In 2009, Nguyễn Khải Hoàn and five others founded Khai Hoan Land Group Joint Stock Company, specializing in real estate investment, development and brokerage in Ho Chi Minh City and neighboring provinces. As of May 2022, the company amassed an authorized capital of 4,431 billion VND with Nguyễn Khải Hoàn holding 30.61% of the authorized stocks. The other four founders are members of Nguyễn Khải Hoàn’s family, including his brother, sister, and partner Trần Thị Thu Hương, the latter of whom currently has 13.68% of the company’s stocks.

On June 26, 2021, Khai Hoan Land Group Joint Stock Company in Ho Chi Minh reached an agreement with T&T Group to become the sole developer and distributor for all projects under the T&T Group brand in the whole country. The agreement solidified Khai Hoan Land's position as one of the leading housing developers and commercial real estate agencies in Vietnam.

On July 19, 2021, Khai Hoan Land stocks were officially listed on the Ho Chi Minh City Stock Exchange (HOSE) as KHG.

===Developing a reading culture===
Beyond business and real estate, Nguyễn Khải Hoàn is passionate about literature and the importance of reading for personal and societal development. He is known for pioneering a widespread reading culture within the company, and has attributed to that culture “the foundation for Khai Hoan Land’s commercial success”. Associates are incentivized to read extensively as part of their professional development, and books have consistently been presented in training courses and award ceremonies and are a major component of charity programs.

==Other ventures==
Nguyen Khai Hoan has continued his famous father’s literary and humanist values through a number of community projects.

===“A good person is good for more than a day”===
Video of actual interview with Nguyen Khai Hoan made by HTV9 and broadcast in the program of Van Nghe Magazine - an interview about creative thinking, innovation, the courage to think for yourself, the courage to follow passions, the challenge of living a positive life, and the special rewards from spreading humanistic values to the community and society.

===“The stone bench” project===
Thousands of stone benches with famous quotes have been placed in residential areas across the city. This project is meant to provoke thought if only briefly. As stated by Khải Hoàn, "The aim is to let ideas freely float and some may stick in the minds of the people who pass by. Every quote that is passed from one generation onto the next is the culmination of humanity’s intelligence and soul, the nature of which has the ability to soothe and empower the soul."

===“Khải Hoàn Bookshelf” Project===
Khải Hoàn started this project-shelves filled with books placed in many locations- with the goal to continue spreading the reading culture to many small and disadvantaged communities. The larger goal is to help these communities contribute to Vietnam’s socio-educational development by having its members educated, ambitious and forward thinking.
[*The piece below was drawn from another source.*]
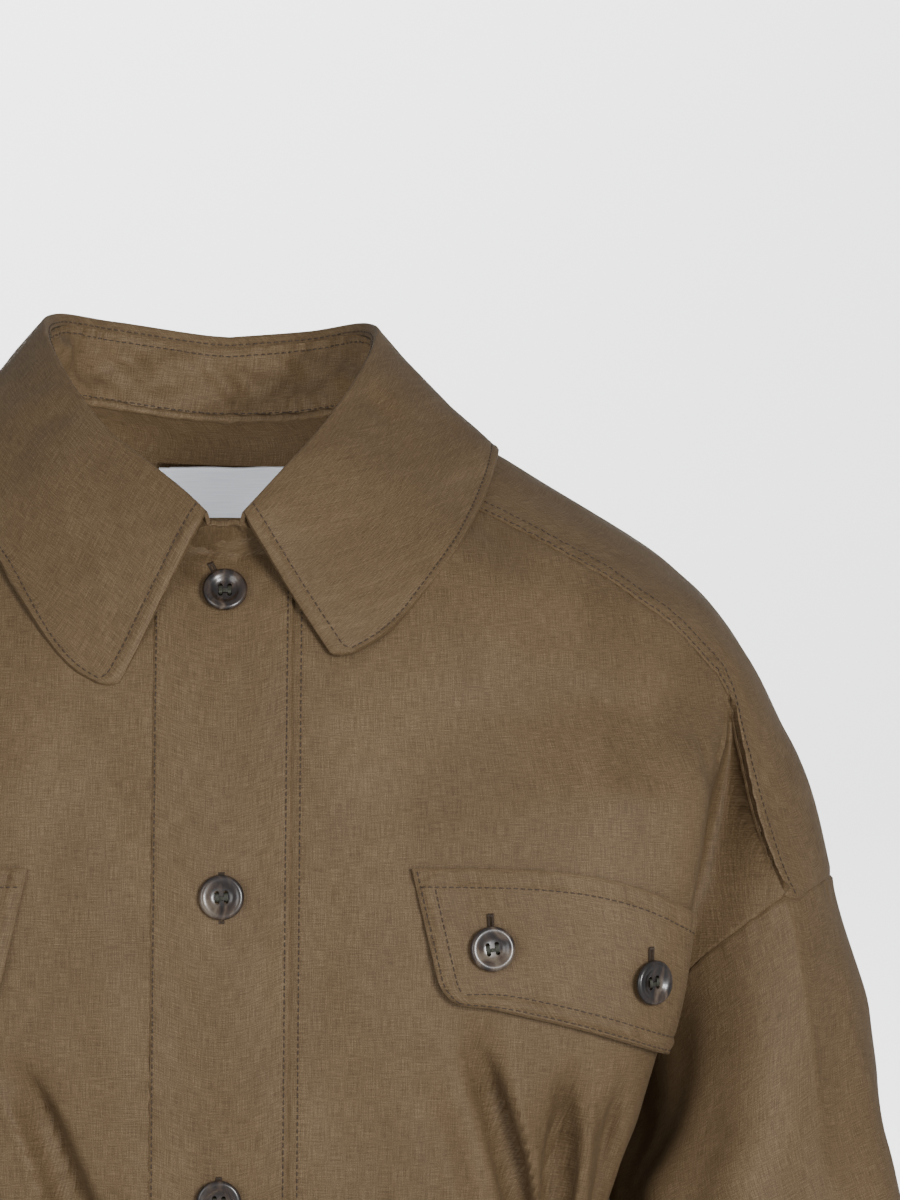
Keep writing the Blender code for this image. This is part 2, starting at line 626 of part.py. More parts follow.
def add_collar():
    c, v = np.meshgrid(np.linspace(0, 1, COLLAR_COLUMNS + 1), np.array([0, 0.07, 0.14, 0.4, 0.7, 0.88, 0.95, 1]))
    fall = joined_halves(collar_fall(c, v))[:, ::-1]
    normals = grid_normals(fall)
    normals[0, :, 2] = 0
    normals[0] /= np.linalg.norm(normals[0], axis=-1, keepdims=True)
    trim = trimmed(fall, normals)
    cloth_piece("collar", trim, trim - COLLAR_WALL * normals)
    yoke_share = np.linspace(0, NECK_SHARE_OF_YOKE, YOKE_NECK_COLUMNS + 1)
    front_share = np.linspace(NECK_SHARE_OF_YOKE, 1, NECK_COLUMNS + 1)
    laps = 1 + STAND_LAP * np.linspace(0, 1, 4)
    c, v = np.meshgrid(np.concatenate([yoke_share, front_share[1:], laps[1:]]), np.linspace(0, 1, 3))
    faces = []
    for over in (False, True):
        outer = collar_stand(c, v, over)
        inner = outer - WALL * stand_outward(c)
        faces.append([mirrored(outer), mirrored(inner)] if over else [outer, inner])
    outer, inner = (np.concatenate([right[:, :-1], left], 1) for left, right in zip(*faces))
    cloth_piece("collar_stand", outer[:, ::-1], inner[:, ::-1])


def add_bands():
    """The buttonhole band on top and the button band under it, with the fronts' own depth."""
    rows = np.linspace(0, 1, BAND_ROWS + 1) ** BAND_ROW_POWER
    for name, first_x, last_x, lift in (
        ("placket", -BAND_HALF_WIDTH, BAND_HALF_WIDTH - 1, PLACKET_LIFT),
        ("button_band", 2 - BAND_HALF_WIDTH, BAND_SEAM_X - SEAM_GAP / 2, -BAND_DEPTH),
    ):
        x, share = np.meshgrid(np.linspace(last_x, first_x, 5), rows)
        drop = NECK_FRONT_DROP + 1 + (WAIST_DROP - NECK_FRONT_DROP - 1) * share
        depth = panel_depth(x, drop, False, 1)
        grid = np.stack([x, -depth - lift, -drop], -1)[:, ::-1]
        grid[-1, :, 2] += SEAM_GAP / 2
        cloth_piece(name, grid, grid - WALL * grid_normals(grid))


def flap_point(u, v, side):
    """Place on a flap, as x, drop: u runs from its inner end to the armpit fold, v from its top seam down."""
    top = FLAP_TOP_DROP + FLAP_SLOPE * u**3
    foot = FLAP_FOOT_DROP + (FLAP_OUTER_FOOT_DROP - FLAP_FOOT_DROP) * u**1.3
    drop = top + (foot - top) * v
    rounding = FLAP_CORNER * (1 - np.sqrt(1 - np.clip((v - 0.82) / 0.18, 0, 1) ** 2))
    start = FLAP_INNER_X[side] + FLAP_SLANT * v + rounding
    end = along(FOLD_EDGE, drop)[0] - 0.4
    share = np.sin(np.pi / 2 * u) ** 0.85
    return start + (end - start) * share, drop


def add_flaps():
    for side, name in ((1, "left"), (-1, "right")):
        u, v = np.meshgrid(np.linspace(0, 1, FLAP_COLUMNS + 1), np.array([0, 0.25, 0.5, 0.75, 0.86, 0.94, 0.98, 1]))
        x, drop = flap_point(u, v, side)
        grid = np.stack([x, -panel_depth(x, drop, False, side), -drop], -1)
        normals = grid_normals(grid)
        under = grid + (SEAM_GAP + FLAP_LIFT * v[..., None] ** 2) * normals
        outer = under + FLAP_WALL * normals
        if side < 0:
            outer, under = mirrored(outer), mirrored(under)
        cloth_piece("flap_" + name, outer, under)
        for number, (share, button_drop) in enumerate(FLAP_BUTTONS):
            top, foot = flap_point(share, 0.0, side)[1], flap_point(share, 1.0, side)[1]
            place = np.array([share]), np.array([(button_drop - top) / (foot - top)])
            centre, normal = surface_at(lambda u, v: flap_face(u, v, side), *place)
            add_button(f"flap_button_{name}_{number + 1}", centre, normal, side * FLAP_BUTTON_TURN)


def flap_face(u, v, side):
    x, drop = flap_point(u, v, side)
    return np.stack([side * x, -panel_depth(x, drop, False, side), -drop], -1)


def surface_at(function, u, v):
    """Point and outward normal of a surface, from differences."""
    step = 0.02
    point = function(u, v)[0]
    across = function(u + step, v)[0] - function(u - step, v)[0]
    down = function(u, v + step)[0] - function(u, v - step)[0]
    normal = np.cross(down, across)
    normal /= np.linalg.norm(normal)
    if normal[1] > 0:
        normal = -normal
    lift = SEAM_GAP + FLAP_LIFT * float(v[0]) ** 2 + FLAP_WALL + BUTTON_GAP
    return point + lift * normal, normal


def button_mesh():
    """A turned button with a raised rim and four holes, lying on z = 0."""
    radius = BUTTON_DIAMETER / 2
    profile = ((0, 2.1), (0.5, 2.1), (0.72, 3.5), (0.9, 3.4), (1, 2.3), (0.8, 0), (0, 0))
    shape = bmesh.new()
    line = [shape.verts.new((share * radius * MM, 0, height * MM)) for share, height in profile]
    edges = [shape.edges.new(pair) for pair in zip(line[:-1], line[1:])]
    bmesh.ops.spin(
        shape, geom=line + edges, cent=(0, 0, 0), axis=(0, 0, 1), angle=2 * math.pi, steps=BUTTON_SIDES,
        use_merge=True,
    )
    bmesh.ops.remove_doubles(shape, verts=shape.verts, dist=1e-5)
    bmesh.ops.recalc_face_normals(shape, faces=shape.faces)
    mesh = bpy.data.meshes.new("button_blank")
    shape.to_mesh(mesh)
    shape.free()
    return mesh


def button_cutter():
    """Four pins through the button's well, hidden in a render."""
    shape = bmesh.new()
    for x in (-1, 1):
        for y in (-1, 1):
            place = Matrix.Translation((x * HOLE_OFFSET * MM, y * HOLE_OFFSET * MM, BUTTON_THICKNESS / 2 * MM))
            bmesh.ops.create_cone(
                shape, cap_ends=True, segments=6, radius1=BUTTON_HOLE / 2 * MM, radius2=BUTTON_HOLE / 2 * MM,
                depth=3 * BUTTON_THICKNESS * MM, matrix=place,
            )
    mesh = bpy.data.meshes.new("button_holes")
    shape.to_mesh(mesh)
    shape.free()
    cutter = bpy.data.objects.new("button_holes", mesh)
    bpy.context.scene.collection.objects.link(cutter)
    cutter.hide_render = True
    cutter.display_type = "WIRE"
    return cutter


def drilled_button():
    """The button's mesh with its holes cut, shared by every button."""
    cutter = button_cutter()
    blank = bpy.data.objects.new("blank", button_mesh())
    bpy.context.scene.collection.objects.link(blank)
    cut = blank.modifiers.new("holes", "BOOLEAN")
    cut.operation = "DIFFERENCE"
    cut.object = cutter
    graph = bpy.context.evaluated_depsgraph_get()
    mesh = bpy.data.meshes.new_from_object(blank.evaluated_get(graph))
    mesh.name = "button"
    mesh.materials.clear()
    mesh.materials.append(material("horn", HORN, 0.3))
    mesh.shade_smooth()
    mesh.set_sharp_from_angle(angle=math.radians(40))
    bpy.data.objects.remove(blank)
    bpy.data.objects.remove(cutter)
    return mesh


def add_button(name, centre, normal, turn=0.0):
    mesh = bpy.data.meshes.get("button") or drilled_button()
    button = bpy.data.objects.new(name, mesh)
    bpy.context.scene.collection.objects.link(button)
    button.parent = bpy.data.objects["jacket"]
    button.location = Vector(centre) * MM
    facing = Vector(normal).to_track_quat("Z", "Y")
    button.rotation_euler = (facing.to_matrix() @ Matrix.Rotation(turn, 3, "Z")).to_euler()


def add_front_buttons():
    for number in range(3):
        drop = TOP_BUTTON_DROP + number * BUTTON_SPACING
        depths = panel_depth(np.zeros(3), drop + np.array([-3.0, 0.0, 3.0]), False, 1)
        slope = (depths[2] - depths[0]) / 6
        normal = np.array([0, -1, slope]) / math.hypot(1, slope)
        centre = np.array([0, -depths[1], -drop]) + (PLACKET_LIFT + BUTTON_GAP) * normal
        add_button(f"front_button_{number + 1}", centre, normal)
    drop = (WAIST_DROP + HEM_DROP) / 2
    depth = panel_depth(BAND_SEAM_X, np.array(WAIST_DROP), False, 1) + WAISTBAND_LAP + BUTTON_GAP
    add_button("waist_button", (0, -depth, -drop), (0, -1, 0))


def add_waistband(grids):
    """A band under the fronts and back. Its left end goes under its right end at the front."""
    ring = np.concatenate([grids["front_left"][0][-1], grids["back"][0][-1][1:], grids["front_right"][0][-1][1:]])
    tab_x = np.linspace(2 - BAND_HALF_WIDTH, BAND_SEAM_X, 5)[:-1]
    left = np.stack([tab_x, np.full(4, ring[0, 1]), ring[0, 2] + 0 * tab_x], 1)
    right = np.stack([np.linspace(-BAND_SEAM_X, BAND_HALF_WIDTH - 1, 5)[1:], left[:, 1], left[:, 2]], 1)
    lap = np.zeros(len(ring) + 8)
    lap[:4] = -WAISTBAND_LAP
    lap[-4:] = WAISTBAND_LAP
    lap[4], lap[-5] = -WAISTBAND_LAP, WAISTBAND_LAP
    path = np.concatenate([left, ring, right])
    rows = np.stack([path - (0, 0, SEAM_GAP / 2), path * (0.998, 0.998, HEM_DROP / WAIST_DROP)])
    normals = grid_normals(rows)
    outward = np.sign((normals * rows * (1, 1, 0)).sum())
    normals *= outward
    rows = rows + lap[None, :, None] * normals
    if outward < 0:
        rows, normals = rows[:, ::-1], normals[:, ::-1]
    cloth_piece("waistband", rows, rows - BAND_WALL * normals)


def add_cuffs(grids):
    for side, name in ((1, "sleeve_left"), (-1, "sleeve_right")):
        end = grids["sleeve_left"][0][-1]
        rows = []
        for share in np.linspace(0, 1, 3):
            drop = WRIST_DROP + SEAM_GAP / 2 + (CUFF_DROP - WRIST_DROP) * share
            start_x, start_y, start_width, _ = along(SLEEVE, np.array(WRIST_DROP))
            x, y, width, _ = along(SLEEVE, np.array(drop))
            scale = width / start_width
            ring = (end[:, :2] - (start_x, start_y)) * scale + (x, y)
            rows.append(np.column_stack([ring, np.full(len(ring), -drop)]))
        grid = np.stack(rows)
        grid = mirrored(grid) if side < 0 else grid
        cloth_piece(name.replace("sleeve", "cuff"), grid, grid - BAND_WALL * grid_normals(grid, True), True)


def add_label():
    """The woven neck label, sewn inside the back of the yoke, with nothing on it."""
    width, height, thickness = LABEL_SIZE
    x, drop = np.meshgrid(np.linspace(-width / 2, width / 2, 7), LABEL_DROP + np.linspace(0, height, 4))
    outer = np.stack([x, shell_depth(x, drop, 1), -drop], -1)
    normals = grid_normals(outer)
    inward = -normals * np.sign(normals[0, 0, 1])
    face = outer + inward * (WALL + LABEL_GAP)
    cloth_piece("label", face, face + inward * thickness, finish=("satin", SATIN, 0.4))


def build():
    clear_scene()
    grids = body_grids()
    add_body(grids)
    add_collar()
    add_bands()
    add_flaps()
    add_front_buttons()
    add_waistband(grids)
    add_cuffs(grids)
    add_label()


build()
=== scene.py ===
import math

import bpy
import numpy as np
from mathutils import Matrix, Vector


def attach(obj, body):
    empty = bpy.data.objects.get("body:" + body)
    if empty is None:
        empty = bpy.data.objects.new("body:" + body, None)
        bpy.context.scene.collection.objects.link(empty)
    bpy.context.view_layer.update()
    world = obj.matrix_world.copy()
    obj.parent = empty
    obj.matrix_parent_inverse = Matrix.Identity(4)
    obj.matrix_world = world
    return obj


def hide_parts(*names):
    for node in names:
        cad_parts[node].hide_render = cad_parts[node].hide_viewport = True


# Shirt jacket in khaki cotton and linen. Lengths in the tables are millimetres; "drop" is the distance below
# the high point of the shoulder, x runs to the wearer's left and the front faces -Y.

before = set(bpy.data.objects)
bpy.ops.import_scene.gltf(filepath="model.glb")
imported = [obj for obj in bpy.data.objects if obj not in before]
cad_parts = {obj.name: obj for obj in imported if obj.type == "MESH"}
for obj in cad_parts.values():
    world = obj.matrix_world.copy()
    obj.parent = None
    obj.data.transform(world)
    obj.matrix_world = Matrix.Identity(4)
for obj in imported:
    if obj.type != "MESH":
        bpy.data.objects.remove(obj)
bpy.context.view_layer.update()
print("frame loaded")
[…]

===Building libraries in disadvantaged communities===
Nguyễn Khải Hoàn’s longer term goal is to build full libraries in remote and economically disadvantaged communities.

==Family==
His father Nguyễn Khải, who was awarded the Ho Chi Minh Prize, was one of the notable figures of the post-August Revolution generation of writers.

Nguyễn Khải Hoàn is one of the 100 wealthiest individuals within the Vietnamese stock market. His wife, business-woman Trần Thị Thu Hương, holds 43.6 million KHG stocks with an estimated value of 876.4 billion VND as of December 6, 2021. Similarly, Trần Thị Thu Hương is on the list of the top 200 richest individuals in terms of Vietnamese stock market value.

==Quotes==

In the end, people don’t care about how much money you made. They care about and respect and admire what you have been able to do for society and humankind. Every entrepreneur builds a business but is also responsible for the path of our society and its future. The success of the first only happens with the success of the second.

Books allow us to travel into the far end of the universe and back in time. They allow us to travel into the minds of others and then into our hearts. Books are as close to magic as we human beings can own.